------ Supplied information ------

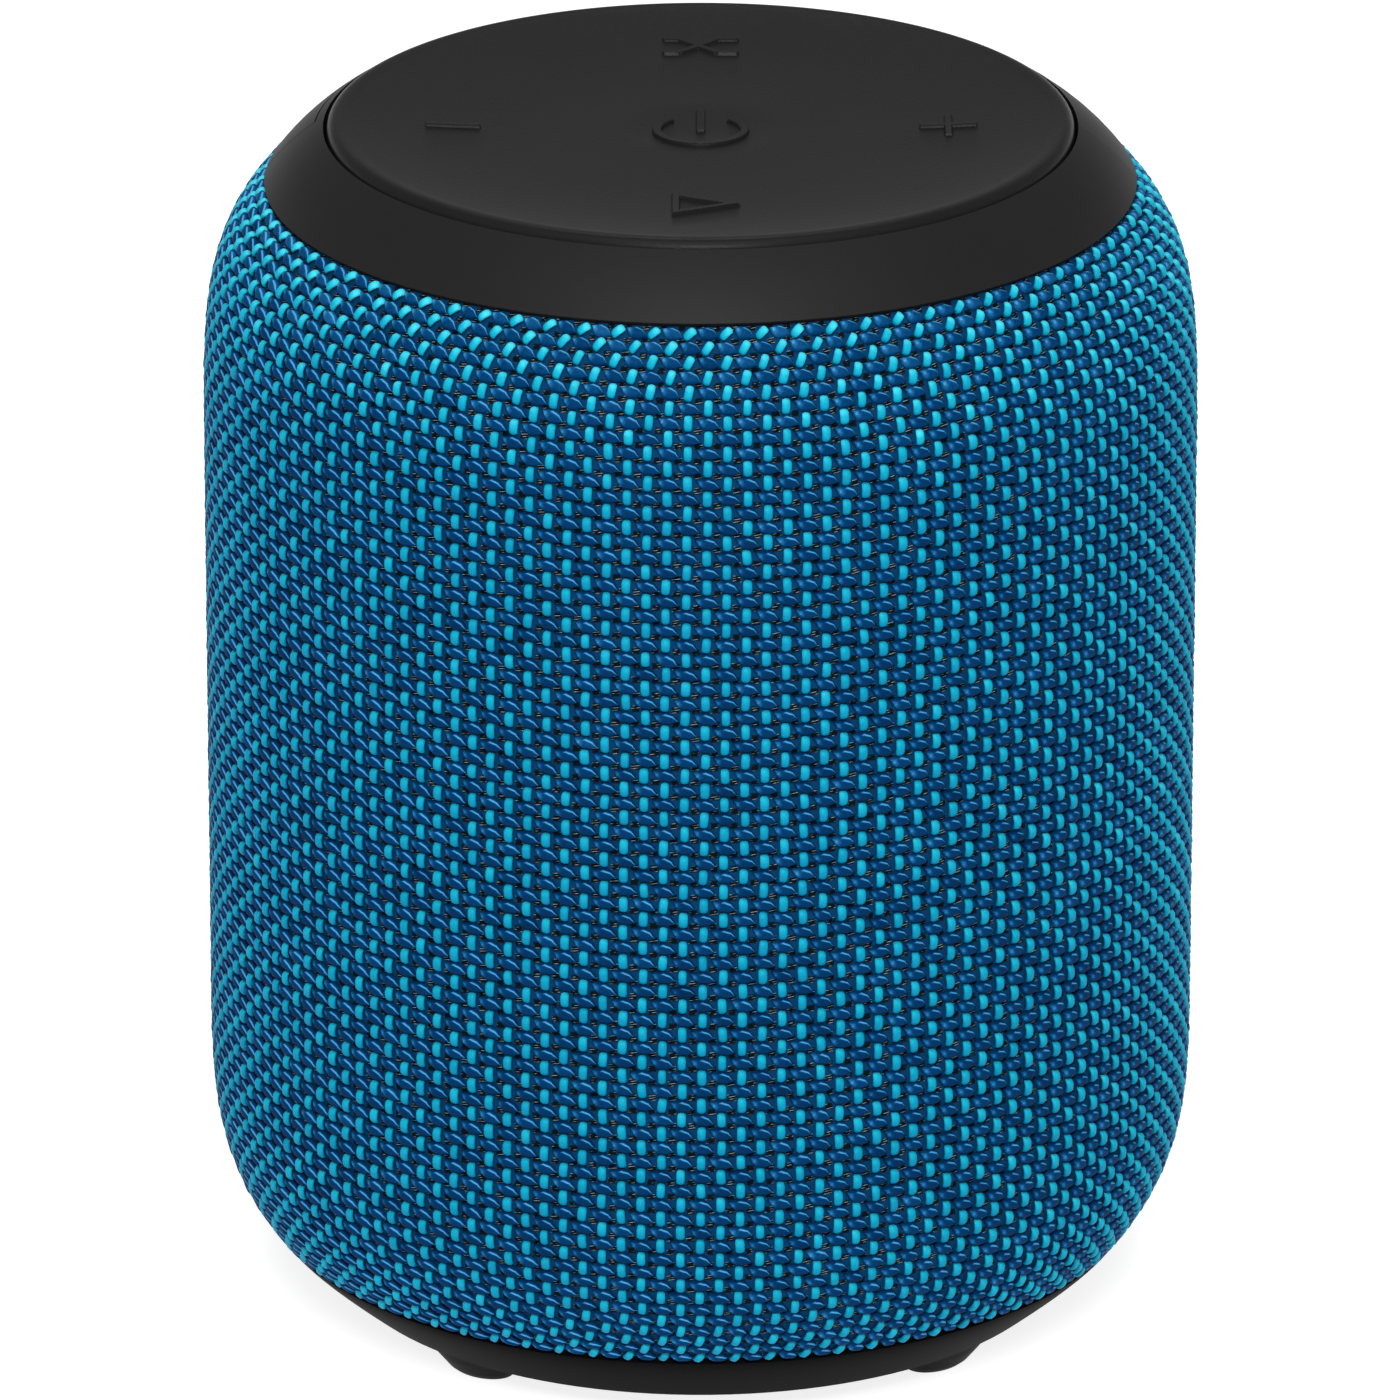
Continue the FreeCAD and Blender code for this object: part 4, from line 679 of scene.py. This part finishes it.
def power_key():
    """The shallow well, whose skin is left where it is, and the symbol on it, which rides on the power key."""
    centre = (0.0, 0.0)
    inner = lattice(WELL_R - 0.2, centre, 0.3)
    xy, tris = triangulate([circle(WELL_R, KEY_SEGMENTS, centre)], inner, lambda x, y: np.hypot(x, y) < WELL_R)
    top = (np.column_stack([xy, dish(xy[:, 0], xy[:, 1])]), tris, surface_normals(dish, xy))
    verts, faces, normals = join([top] + key_body(centre, WELL_R, KEY_SEGMENTS))
    skin = make_object("keypad_power", verts, faces, SILICONE, normals=normals)
    edge = float(dish(np.array(WELL_R), np.array(0.0))) * MM
    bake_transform(skin)
    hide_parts("key_power")

    def height(x, y):
        share = rise(mark_power(x, y))
        return dish(x, y) + MARK_HEIGHT * share - 0.5 * (1 - share) ** 6
    points = lattice(POWER_POINTS_R, centre, FINE)
    distance = mark_power(points[:, 0], points[:, 1])
    points = points[(distance < SYMBOL_WALL) & ((distance > -WALL_ZONE) | (rng.random(len(points)) < FLAT_SHARE))]
    xy, tris = triangulate([circle(POWER_LOOP_R, 24, centre)], points, lambda x, y: mark_power(x, y) < POWER_SKIRT)
    used, tris = np.unique(tris, return_inverse=True)
    xy, tris = xy[used], tris.reshape(-1, 3)
    verts = np.column_stack([xy, height(xy[:, 0], xy[:, 1])])
    symbol = make_object("keypad_power_symbol", verts, [tris], SILICONE,
                         normals=surface_normals(height, xy))
    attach(symbol, "power_key")


power_key()


RIM_ROLL = [  # radius and height, from the dish over the crest and down the side
    (28.30, 100.512), (28.46, 100.541), (28.62, 100.562), (28.83, 100.588), (CREST_R, CREST_Z),
    (29.24, 100.585), (29.43, 100.528), (29.60, 100.43), (29.74, 100.29), (29.85, 100.11),
    (29.92, 99.93), (PAD_R, 99.75), (PAD_R, 99.2), (PAD_R, PAD_UNDERSIDE)]


def pad():
    """The pad round the keys, with its rolled rim, and the walls of the key openings."""
    holes = [((0.0, 0.0), WELL_R)] + [(centre, KEY_R) for centre, _, _ in OUTER_KEYS.values()]
    loops = [circle(RING_R, SEGMENTS, (0, 0))] + [circle(r, KEY_SEGMENTS, c) for c, r in holes]

    def outside_keys(x, y, margin=0.0):
        clear = np.hypot(x, y) < RING_R - margin
        for (cx, cy), r in holes:
            clear &= np.hypot(x - cx, y - cy) > r + margin
        return clear
    inner = lattice(RING_R, (0, 0), 0.7)
    inner = inner[outside_keys(inner[:, 0], inner[:, 1], 0.25)]
    xy, tris = triangulate(loops, inner, outside_keys)
    parts = [(np.column_stack([xy, dish(xy[:, 0], xy[:, 1])]), tris, surface_normals(dish, xy))]
    profile = [(r, float(dish(np.array(r), 0.0))) for r in (RING_R, 27.3, 27.6, 27.9, 28.14)] + RIM_ROLL
    rim, rim_faces = revolve(profile, SEGMENTS)
    slope = np.gradient(np.array(profile), axis=0)
    slope[0] = (1.0, 4 * DISH_DEPTH / CREST_R * (RING_R / CREST_R) ** 3)
    slope[-2:] = (0.0, -1.0)
    slope /= np.linalg.norm(slope, axis=1, keepdims=True)
    angle = np.arange(SEGMENTS) * 2 * math.pi / SEGMENTS
    out = np.stack([-slope[:, 1:] * np.cos(angle), -slope[:, 1:] * np.sin(angle),
                    np.repeat(slope[:, :1], SEGMENTS, 1)], -1).reshape(-1, 3)
    parts.append((rim, rim_faces[:, ::-1], out))
    for centre, r in holes:
        edge = circle(r, KEY_SEGMENTS, centre)
        top = np.column_stack([edge, dish(edge[:, 0], edge[:, 1])])
        low = np.column_stack([circle(r + 0.05, KEY_SEGMENTS, centre), np.full(KEY_SEGMENTS, PAD_UNDERSIDE)])
        parts.append((np.concatenate([top, low]), grid_faces(2, KEY_SEGMENTS, True), None))
    verts, faces, normals = join(parts)
    piece = make_object("keypad", verts, faces, SILICONE, normals=normals)
    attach(piece, "housing")
    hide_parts("top_pad")


pad()

# ---- floor, light and camera --------------------------------------------------------------------

scene = bpy.context.scene
scene.view_settings.view_transform = "Standard"
scene.view_settings.look = "None"


# These are in metres, as the frame is.
FLOOR_HALF = 6000.0
CAMERA_AIM = Vector((-0.00005, 0.0, 0.05074))
CAMERA_DISTANCE, CAMERA_LENS = 1.2, 380.3
CAMERA_ELEVATION = math.radians(21.04)


def floor():
    """Pale floor, slightly bright of itself, so that it stays white to the horizon."""
    material, tree, principled = new_material("floor_white", Roughness=0.9)
    principled.inputs["Emission Color"].default_value = (1, 1, 1, 1)
    principled.inputs["Emission Strength"].default_value = 0.84
    tint = ramp(tree, noise(tree, 3.0), [(0.3, grey(0.44)), (0.7, grey(0.46))])
    tree.links.new(tint, principled.inputs["Base Color"])
    half = FLOOR_HALF
    corners = [(-half, -half, 0), (half, -half, 0), (half, half, 0), (-half, half, 0)]
    piece = make_object("floor", corners, [np.array([[0, 1, 2, 3]])], material)


def area_light(name, place, aim, size, power):
    """A round soft light. place, aim and size are in metres and power is in watts."""
    light = bpy.data.lights.new(name, "AREA")
    light.shape = "DISK"
    light.size = size
    light.energy = power
    lamp = bpy.data.objects.new(name, light)
    lamp.location = place
    lamp.rotation_euler = (Vector(aim) - Vector(place)).to_track_quat("-Z", "Y").to_euler()
    scene.collection.objects.link(lamp)


def camera():
    """A long lens on the front, looking down at the keypad."""
    data = bpy.data.cameras.new("camera")
    data.sensor_width = 36.0
    data.lens = CAMERA_LENS
    data.clip_end = 50.0
    lens = bpy.data.objects.new("camera", data)
    towards = Vector((0, -math.cos(CAMERA_ELEVATION), math.sin(CAMERA_ELEVATION)))
    lens.location = CAMERA_AIM + CAMERA_DISTANCE * towards
    lens.rotation_euler = (math.pi / 2 - CAMERA_ELEVATION, 0, 0)
    scene.collection.objects.link(lens)
    scene.camera = lens


def world():
    """White at the horizon and dim above it, which keeps the dark keypad dark."""
    sky = bpy.data.worlds.new("studio")
    sky.use_nodes = True
    tree = sky.node_tree
    place = add(tree, "TexCoord").outputs["Generated"]
    up = add(tree, "SeparateXYZ", {0: place}).outputs[2]
    tint = ramp(tree, up, [(0.03, grey(1.0)), (0.09, grey(0.26))])
    tree.links.new(tint, tree.nodes["Background"].inputs["Color"])
    scene.world = sky


floor()
world()
area_light("overhead", place=(0.0, -0.45, 1.15), aim=(0, 0, 0.06), size=0.9, power=5.0)
area_light("front", place=(0.0, -1.25, 0.95), aim=(0, 0, 0.05), size=0.45, power=15.5)
area_light("rear", place=(0.0, 0.9, 1.15), aim=(0, 0, 0.1), size=0.40, power=1.7)
camera()
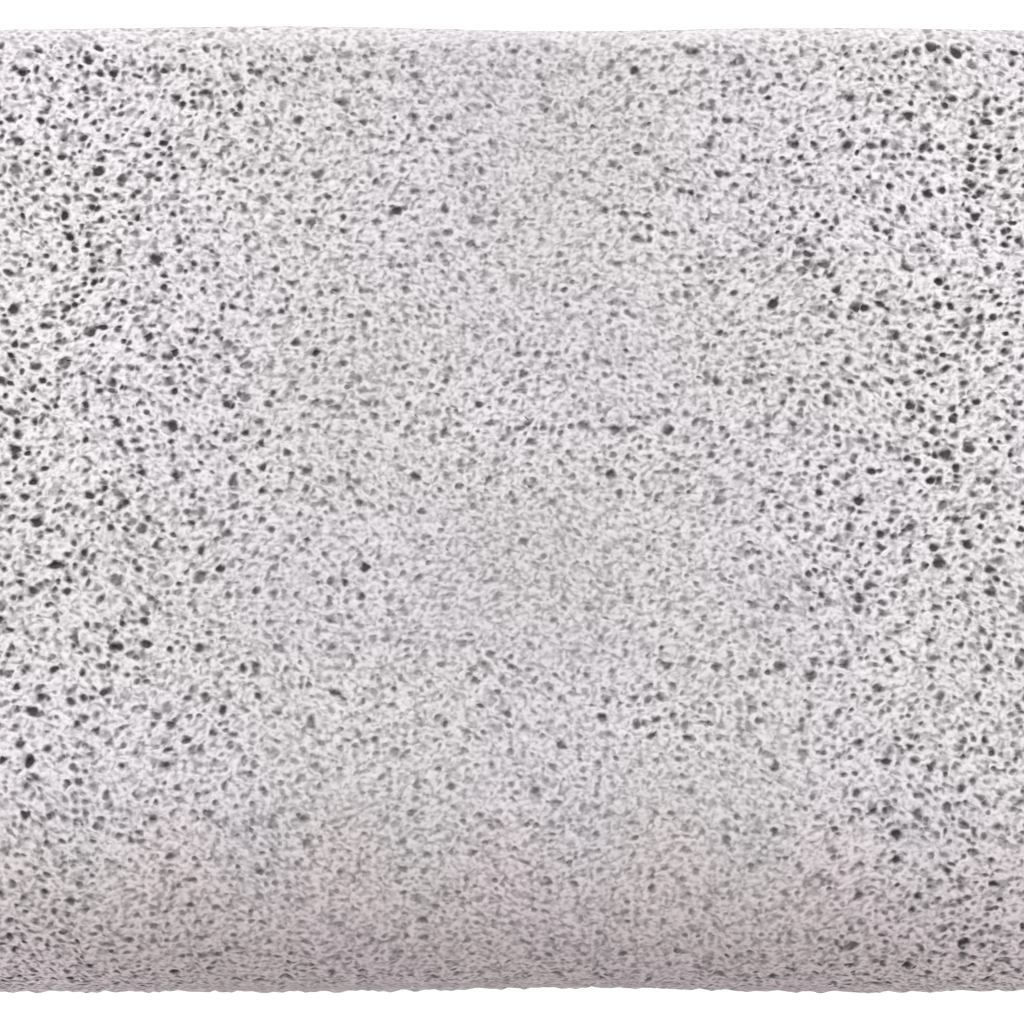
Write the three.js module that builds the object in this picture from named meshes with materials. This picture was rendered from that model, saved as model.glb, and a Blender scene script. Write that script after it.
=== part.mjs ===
// Pumice stone: a hand-sized rubbing block of pale, evenly porous volcanic glass foam, cut as one solid piece.
// One long top edge is worn to a broad round and the other stays crisp. The open pores are under 1.5 mm across,
// so this solid is the block's outer skin, which the pores are sunk into.
//
// Millimetres. X runs along the block, Y across it from the worn edge to the crisp one, and Z up.
// The origin is the middle of the flat underside that the block rests on.
import * as THREE from "three";

// Overall size.
const LENGTH = 100;
const DEPTH = 72;
const THICKNESS = 34;

// Radii of the four long edges, in the order that the outline of a cross-section goes round them.
const LONG_EDGES = [
  { ySide: -1, zSide: -1, radius: 6 }, // worn side, underneath
  { ySide: 1, zSide: -1, radius: 3 }, // crisp side, underneath
  { ySide: 1, zSide: 1, radius: 2.5 }, // crisp side, on top
  { ySide: -1, zSide: 1, radius: 15 }, // worn side, on top
];
const LEAST_RADIUS = 0.8; // what is left of a long edge's radius where it runs into an end

// Both ends are rounded by this much, towards the long sides and towards the top and underside alike.
const END_RADIUS = 7;

// The skin is nowhere quite flat: it swells and dips by up to this much, except underneath.
const SWELL = 0.35;

// Facets.
const ARC_STEPS = 7; // round each long edge
const WIDE_STEPS = 10; // across the top and the underside
const TALL_STEPS = 4; // up each long side
const LENGTH_STEPS = 18; // along the block between its rounded ends
const END_STEPS = 6; // round each end
const CAP_RINGS = [0.34, 0.67]; // rings on each flat end, as shares of the end's outline

// The outline of a cross-section that lies inset inside the full one, as points with their outward direction.
function sectionOutline(inset) {
  const halfDepth = DEPTH / 2 - inset;
  const halfHeight = THICKNESS / 2 - inset;
  const arcs = LONG_EDGES.map(({ ySide, zSide, radius }, corner) => {
    const r = Math.max(radius - inset, LEAST_RADIUS);
    const firstAngle = Math.PI * (1 + corner / 2);
    return Array.from({ length: ARC_STEPS + 1 }, (_, step) => {
      const angle = firstAngle + ((Math.PI / 2) * step) / ARC_STEPS;
      const out = { y: Math.cos(angle), z: Math.sin(angle) };
      return {
        y: ySide * (halfDepth - r) + r * out.y,
        z: THICKNESS / 2 + zSide * (halfHeight - r) + r * out.z,
        out,
      };
    });
  });
  return arcs.flatMap((arc, corner) => {
    const from = arc[ARC_STEPS];
    const to = arcs[(corner + 1) % arcs.length][0];
    const steps = corner % 2 === 0 ? WIDE_STEPS : TALL_STEPS;
    const straight = Array.from({ length: steps - 1 }, (_, k) => {
      const share = (k + 1) / steps;
      return {
        y: from.y + share * (to.y - from.y),
        z: from.z + share * (to.z - from.z),
        out: from.out,
      };
    });
    return [...arc, ...straight];
  });
}

// How far the skin stands out of the plain rounded block at a point: three long crossing waves, from -1 to 1.
function unevenness(x, y, z) {
  return (
    0.45 * Math.sin(x / 8.5 + 1.3) * Math.cos(y / 10.5 - 0.4) +
    0.3 * Math.sin(x / 15 - y / 12 + z / 6) +
    0.25 * Math.cos(x / 5.5 + y / 7 + z / 9)
  );
}

// Moves a point of the plain block out or in along its outward direction. The underside stays flat.
function swollen(point, out) {
  const upwardShare = Math.min(1, 1 + out.z);
  const shift = SWELL * upwardShare * unevenness(point.x, point.y, point.z);
  return point.addScaledVector(out, shift);
}

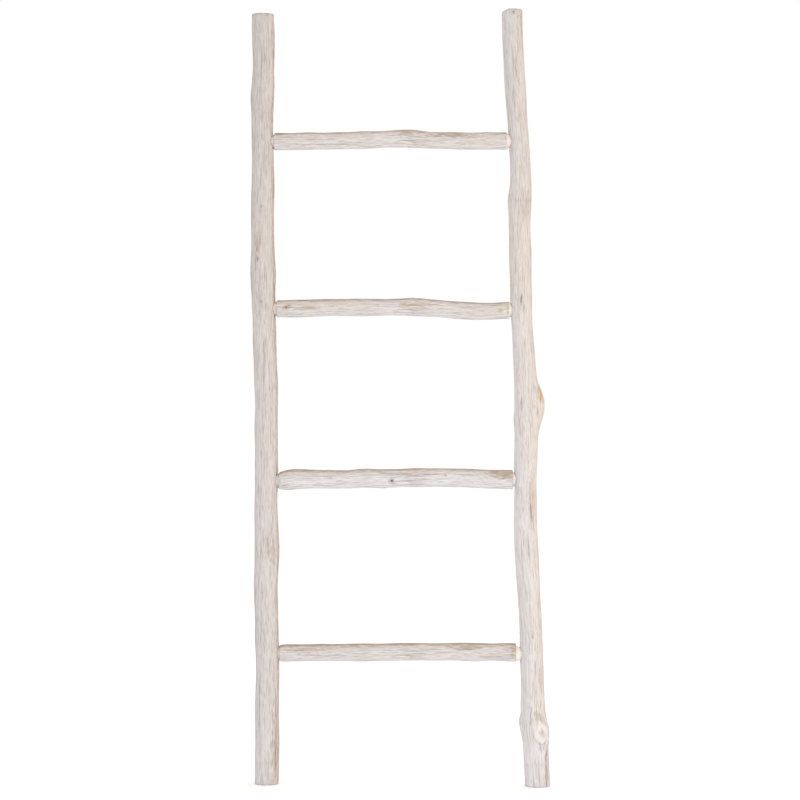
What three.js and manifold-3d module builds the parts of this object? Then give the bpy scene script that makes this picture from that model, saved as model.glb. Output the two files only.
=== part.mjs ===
// A rustic leaning ladder for hanging quilts and blankets: two rails and four rungs cut from peeled branches.
// Each rung is shaved to a round tenon at both ends. The tenon stops inside a blind mortise in the rail, and a
// wire nail driven in from the back of the rail pins it there.
//
// Millimetres, +Z up. The rungs run along X and the front faces -Y. The origin is on the floor, under the middle
// of the ladder's box, and both sawn feet lie in the plane z = 0.
import * as THREE from "three";
import { mergeVertices } from "three/addons/utils/BufferGeometryUtils.js";
import Module from "manifold-3d";

const wasm = await Module();
wasm.setup();

const HEIGHT = 1500; // to the top of the right rail
const LEFT_RAIL_HEIGHT = 1488;
const RUNG_HEIGHTS = [1246, 920, 591, 256];

const TENON_RADIUS = 12.3; // one size of drill for all eight mortises
const TENON_NECK_RADIUS = 14; // at the shoulder, where a tenon is thickest
const TENON_TAPER = 9; // how far past the shoulder it is whittled down, and its mortise reamed to match
const TENON_SET_BACK = 1.5; // behind the middle of the joint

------

Only the lines from the line with "bake_transform(skin)" to the line with "loops = [circle(RING_R, SEGMENTS, (0, 0))]", inclusive, are to be printed, exactly as they appear.

The completed task
    bake_transform(skin)
    hide_parts("key_power")

    def height(x, y):
        share = rise(mark_power(x, y))
        return dish(x, y) + MARK_HEIGHT * share - 0.5 * (1 - share) ** 6
    points = lattice(POWER_POINTS_R, centre, FINE)
    distance = mark_power(points[:, 0], points[:, 1])
    points = points[(distance < SYMBOL_WALL) & ((distance > -WALL_ZONE) | (rng.random(len(points)) < FLAT_SHARE))]
    xy, tris = triangulate([circle(POWER_LOOP_R, 24, centre)], points, lambda x, y: mark_power(x, y) < POWER_SKIRT)
    used, tris = np.unique(tris, return_inverse=True)
    xy, tris = xy[used], tris.reshape(-1, 3)
    verts = np.column_stack([xy, height(xy[:, 0], xy[:, 1])])
    symbol = make_object("keypad_power_symbol", verts, [tris], SILICONE,
                         normals=surface_normals(height, xy))
    attach(symbol, "power_key")


power_key()


RIM_ROLL = [  # radius and height, from the dish over the crest and down the side
    (28.30, 100.512), (28.46, 100.541), (28.62, 100.562), (28.83, 100.588), (CREST_R, CREST_Z),
    (29.24, 100.585), (29.43, 100.528), (29.60, 100.43), (29.74, 100.29), (29.85, 100.11),
    (29.92, 99.93), (PAD_R, 99.75), (PAD_R, 99.2), (PAD_R, PAD_UNDERSIDE)]


def pad():
    """The pad round the keys, with its rolled rim, and the walls of the key openings."""
    holes = [((0.0, 0.0), WELL_R)] + [(centre, KEY_R) for centre, _, _ in OUTER_KEYS.values()]
    loops = [circle(RING_R, SEGMENTS, (0, 0))] + [circle(r, KEY_SEGMENTS, c) for c, r in holes]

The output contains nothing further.